USS Scorpion SSN-589 (1969)

It was not only Russia or the Soviet Union that experienced many submarine disasters, the United States Navy also lost one. On May 22, 1969, the USS Scorpion, a Skipjack-class attack submarine, went missing along with 99 of its crew 643 kilometers southwest of the island of the Azores.

It remains a mystery what exactly happened to the Scorpion, when it failed to return to port on May 27 that year.

The US Navy launched a search, but finally declared it missing on June 5. The Scorpion was finally found 3,000 meters deep by a Navy research vessel later that year.

The hypothesis suggests that the most likely cause of the Scorpion's disappearance was accidental activation of the Mark 37 torpedo battery or the explosion of the torpedo.

USS Thresher SSN-593 (1963)

The USS Thresher sank on April 10, 1963, with 129 sailors on board. It was the first nuclear submarine disaster, and to this day, has the highest death toll. Unlike the Scorpion, the US Navy has reported exactly what caused Thresher to sink: poor quality control.

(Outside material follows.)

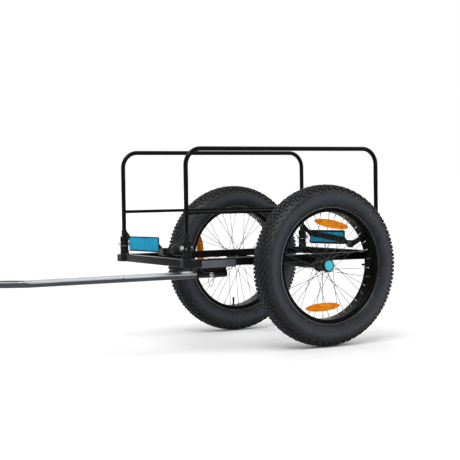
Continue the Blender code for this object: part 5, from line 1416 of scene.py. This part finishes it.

The submarine sank while doing the dive to a test depth of about 396 meters. Five minutes before losing contact with the ship, the submarine rescue ship Skylark received a cryptic UQC transmission (a kind of underwater radio) that said Thresher was having some technical difficulties. Skylark continued to receive cryptic messages until the sonar picked up the sound of Thresher's explosion.

A Navy investigative court found that a pipeline failure probably caused the accident, which flooded the ship's engine room and a burst of brine shut down the nuclear reactor. Subsequently, the Thresher main ballast tank failed to operate after ice formed on the pipe. The crew had no access to the equipment needed to stop the flooding.

As a direct result of the Thresher submarine disaster, the Navy instituted the SUBSAFE program to ensure that there was a thoroughly documented check and check system on all critical components of a nuclear submarine.